* [DATA SECTION]
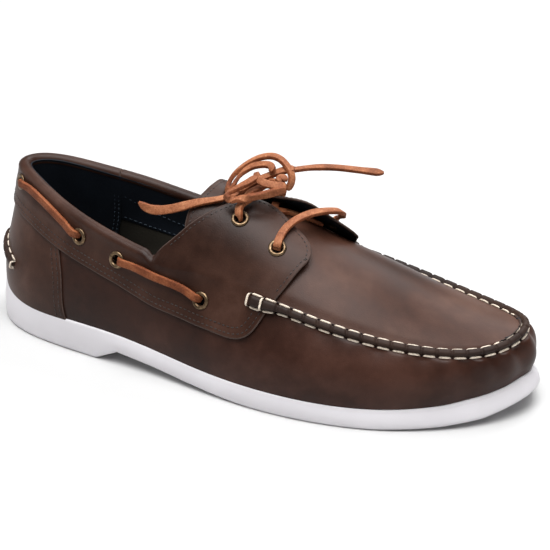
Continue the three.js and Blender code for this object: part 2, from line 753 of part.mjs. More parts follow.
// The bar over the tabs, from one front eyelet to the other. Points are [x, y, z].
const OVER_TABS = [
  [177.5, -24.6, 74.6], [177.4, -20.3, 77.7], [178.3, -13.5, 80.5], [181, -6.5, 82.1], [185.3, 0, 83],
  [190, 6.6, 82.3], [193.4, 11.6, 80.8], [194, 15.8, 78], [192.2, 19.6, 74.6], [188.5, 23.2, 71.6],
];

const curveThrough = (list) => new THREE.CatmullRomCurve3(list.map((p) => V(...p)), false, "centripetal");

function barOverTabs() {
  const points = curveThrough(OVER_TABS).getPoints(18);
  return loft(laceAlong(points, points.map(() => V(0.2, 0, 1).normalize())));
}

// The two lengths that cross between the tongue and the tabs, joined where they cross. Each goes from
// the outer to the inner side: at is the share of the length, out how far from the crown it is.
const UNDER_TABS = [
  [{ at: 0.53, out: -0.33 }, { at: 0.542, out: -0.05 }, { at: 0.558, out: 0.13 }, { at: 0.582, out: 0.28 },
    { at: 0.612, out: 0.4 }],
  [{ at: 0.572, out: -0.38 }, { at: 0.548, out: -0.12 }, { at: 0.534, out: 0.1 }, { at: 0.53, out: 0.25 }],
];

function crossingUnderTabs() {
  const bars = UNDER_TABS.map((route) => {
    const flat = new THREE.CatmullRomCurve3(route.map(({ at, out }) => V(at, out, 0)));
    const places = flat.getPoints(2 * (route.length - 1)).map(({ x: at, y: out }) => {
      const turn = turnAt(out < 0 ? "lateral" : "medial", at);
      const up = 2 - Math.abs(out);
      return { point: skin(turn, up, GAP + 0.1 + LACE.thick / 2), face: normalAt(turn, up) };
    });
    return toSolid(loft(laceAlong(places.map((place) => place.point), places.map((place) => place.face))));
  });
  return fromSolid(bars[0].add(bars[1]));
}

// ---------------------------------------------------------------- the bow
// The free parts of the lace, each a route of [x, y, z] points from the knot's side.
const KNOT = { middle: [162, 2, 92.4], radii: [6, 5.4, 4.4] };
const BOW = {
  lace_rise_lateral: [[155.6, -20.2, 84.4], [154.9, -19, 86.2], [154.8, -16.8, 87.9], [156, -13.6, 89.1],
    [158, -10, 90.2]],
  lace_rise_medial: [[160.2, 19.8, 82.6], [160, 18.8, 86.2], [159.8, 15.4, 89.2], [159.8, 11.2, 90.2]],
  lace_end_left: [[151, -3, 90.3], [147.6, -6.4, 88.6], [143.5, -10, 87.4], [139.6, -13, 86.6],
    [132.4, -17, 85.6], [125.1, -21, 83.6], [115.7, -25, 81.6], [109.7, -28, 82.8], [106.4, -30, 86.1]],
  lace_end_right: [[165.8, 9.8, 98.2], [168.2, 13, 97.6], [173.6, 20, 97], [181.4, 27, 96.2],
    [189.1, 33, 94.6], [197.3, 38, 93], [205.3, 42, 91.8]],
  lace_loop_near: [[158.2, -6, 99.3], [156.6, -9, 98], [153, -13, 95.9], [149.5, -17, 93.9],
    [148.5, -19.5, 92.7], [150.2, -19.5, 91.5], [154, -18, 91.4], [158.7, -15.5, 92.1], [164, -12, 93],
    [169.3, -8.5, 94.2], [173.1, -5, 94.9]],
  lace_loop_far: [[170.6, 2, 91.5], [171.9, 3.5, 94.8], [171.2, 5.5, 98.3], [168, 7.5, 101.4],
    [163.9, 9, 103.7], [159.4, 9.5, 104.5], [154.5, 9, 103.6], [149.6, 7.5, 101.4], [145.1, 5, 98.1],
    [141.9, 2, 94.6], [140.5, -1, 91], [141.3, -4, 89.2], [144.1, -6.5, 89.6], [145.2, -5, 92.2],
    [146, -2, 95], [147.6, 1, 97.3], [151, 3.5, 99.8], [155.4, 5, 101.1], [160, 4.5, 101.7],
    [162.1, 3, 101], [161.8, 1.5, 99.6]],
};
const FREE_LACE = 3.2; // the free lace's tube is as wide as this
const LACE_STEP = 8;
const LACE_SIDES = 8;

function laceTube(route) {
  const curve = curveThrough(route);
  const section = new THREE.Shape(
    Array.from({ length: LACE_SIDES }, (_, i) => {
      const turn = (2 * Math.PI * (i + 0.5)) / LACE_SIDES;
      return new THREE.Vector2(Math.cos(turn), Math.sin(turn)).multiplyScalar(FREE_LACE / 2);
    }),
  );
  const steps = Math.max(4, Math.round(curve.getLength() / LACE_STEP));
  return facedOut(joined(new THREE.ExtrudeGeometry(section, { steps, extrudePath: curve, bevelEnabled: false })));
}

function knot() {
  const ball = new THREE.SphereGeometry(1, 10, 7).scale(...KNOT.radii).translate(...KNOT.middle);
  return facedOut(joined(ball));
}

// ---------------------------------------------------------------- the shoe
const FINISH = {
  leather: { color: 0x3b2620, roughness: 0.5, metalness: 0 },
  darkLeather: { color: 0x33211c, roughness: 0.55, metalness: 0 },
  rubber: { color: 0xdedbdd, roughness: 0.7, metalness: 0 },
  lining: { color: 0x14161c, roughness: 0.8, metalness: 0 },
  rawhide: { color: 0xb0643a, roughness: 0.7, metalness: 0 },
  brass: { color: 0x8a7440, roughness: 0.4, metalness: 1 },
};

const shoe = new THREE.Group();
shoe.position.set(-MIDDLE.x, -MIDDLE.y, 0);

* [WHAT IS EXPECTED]
Return every line exactly.

* [CORRECT OUTPUT]
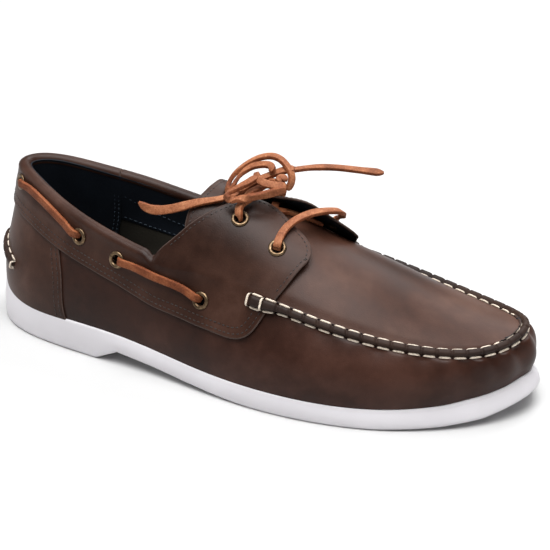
Continue the three.js and Blender code for this object: part 2, from line 753 of part.mjs. More parts follow.
// The bar over the tabs, from one front eyelet to the other. Points are [x, y, z].
const OVER_TABS = [
  [177.5, -24.6, 74.6], [177.4, -20.3, 77.7], [178.3, -13.5, 80.5], [181, -6.5, 82.1], [185.3, 0, 83],
  [190, 6.6, 82.3], [193.4, 11.6, 80.8], [194, 15.8, 78], [192.2, 19.6, 74.6], [188.5, 23.2, 71.6],
];

const curveThrough = (list) => new THREE.CatmullRomCurve3(list.map((p) => V(...p)), false, "centripetal");

function barOverTabs() {
  const points = curveThrough(OVER_TABS).getPoints(18);
  return loft(laceAlong(points, points.map(() => V(0.2, 0, 1).normalize())));
}

// The two lengths that cross between the tongue and the tabs, joined where they cross. Each goes from
// the outer to the inner side: at is the share of the length, out how far from the crown it is.
const UNDER_TABS = [
  [{ at: 0.53, out: -0.33 }, { at: 0.542, out: -0.05 }, { at: 0.558, out: 0.13 }, { at: 0.582, out: 0.28 },
    { at: 0.612, out: 0.4 }],
  [{ at: 0.572, out: -0.38 }, { at: 0.548, out: -0.12 }, { at: 0.534, out: 0.1 }, { at: 0.53, out: 0.25 }],
];

function crossingUnderTabs() {
  const bars = UNDER_TABS.map((route) => {
    const flat = new THREE.CatmullRomCurve3(route.map(({ at, out }) => V(at, out, 0)));
    const places = flat.getPoints(2 * (route.length - 1)).map(({ x: at, y: out }) => {
      const turn = turnAt(out < 0 ? "lateral" : "medial", at);
      const up = 2 - Math.abs(out);
      return { point: skin(turn, up, GAP + 0.1 + LACE.thick / 2), face: normalAt(turn, up) };
    });
    return toSolid(loft(laceAlong(places.map((place) => place.point), places.map((place) => place.face))));
  });
  return fromSolid(bars[0].add(bars[1]));
}

// ---------------------------------------------------------------- the bow
// The free parts of the lace, each a route of [x, y, z] points from the knot's side.
const KNOT = { middle: [162, 2, 92.4], radii: [6, 5.4, 4.4] };
const BOW = {
  lace_rise_lateral: [[155.6, -20.2, 84.4], [154.9, -19, 86.2], [154.8, -16.8, 87.9], [156, -13.6, 89.1],
    [158, -10, 90.2]],
  lace_rise_medial: [[160.2, 19.8, 82.6], [160, 18.8, 86.2], [159.8, 15.4, 89.2], [159.8, 11.2, 90.2]],
  lace_end_left: [[151, -3, 90.3], [147.6, -6.4, 88.6], [143.5, -10, 87.4], [139.6, -13, 86.6],
    [132.4, -17, 85.6], [125.1, -21, 83.6], [115.7, -25, 81.6], [109.7, -28, 82.8], [106.4, -30, 86.1]],
  lace_end_right: [[165.8, 9.8, 98.2], [168.2, 13, 97.6], [173.6, 20, 97], [181.4, 27, 96.2],
    [189.1, 33, 94.6], [197.3, 38, 93], [205.3, 42, 91.8]],
  lace_loop_near: [[158.2, -6, 99.3], [156.6, -9, 98], [153, -13, 95.9], [149.5, -17, 93.9],
    [148.5, -19.5, 92.7], [150.2, -19.5, 91.5], [154, -18, 91.4], [158.7, -15.5, 92.1], [164, -12, 93],
    [169.3, -8.5, 94.2], [173.1, -5, 94.9]],
  lace_loop_far: [[170.6, 2, 91.5], [171.9, 3.5, 94.8], [171.2, 5.5, 98.3], [168, 7.5, 101.4],
    [163.9, 9, 103.7], [159.4, 9.5, 104.5], [154.5, 9, 103.6], [149.6, 7.5, 101.4], [145.1, 5, 98.1],
    [141.9, 2, 94.6], [140.5, -1, 91], [141.3, -4, 89.2], [144.1, -6.5, 89.6], [145.2, -5, 92.2],
    [146, -2, 95], [147.6, 1, 97.3], [151, 3.5, 99.8], [155.4, 5, 101.1], [160, 4.5, 101.7],
    [162.1, 3, 101], [161.8, 1.5, 99.6]],
};
const FREE_LACE = 3.2; // the free lace's tube is as wide as this
const LACE_STEP = 8;
const LACE_SIDES = 8;

function laceTube(route) {
  const curve = curveThrough(route);
  const section = new THREE.Shape(
    Array.from({ length: LACE_SIDES }, (_, i) => {
      const turn = (2 * Math.PI * (i + 0.5)) / LACE_SIDES;
      return new THREE.Vector2(Math.cos(turn), Math.sin(turn)).multiplyScalar(FREE_LACE / 2);
    }),
  );
  const steps = Math.max(4, Math.round(curve.getLength() / LACE_STEP));
  return facedOut(joined(new THREE.ExtrudeGeometry(section, { steps, extrudePath: curve, bevelEnabled: false })));
}

function knot() {
  const ball = new THREE.SphereGeometry(1, 10, 7).scale(...KNOT.radii).translate(...KNOT.middle);
  return facedOut(joined(ball));
}

// ---------------------------------------------------------------- the shoe
const FINISH = {
  leather: { color: 0x3b2620, roughness: 0.5, metalness: 0 },
  darkLeather: { color: 0x33211c, roughness: 0.55, metalness: 0 },
  rubber: { color: 0xdedbdd, roughness: 0.7, metalness: 0 },
  lining: { color: 0x14161c, roughness: 0.8, metalness: 0 },
  rawhide: { color: 0xb0643a, roughness: 0.7, metalness: 0 },
  brass: { color: 0x8a7440, roughness: 0.4, metalness: 1 },
};

const shoe = new THREE.Group();
shoe.position.set(-MIDDLE.x, -MIDDLE.y, 0);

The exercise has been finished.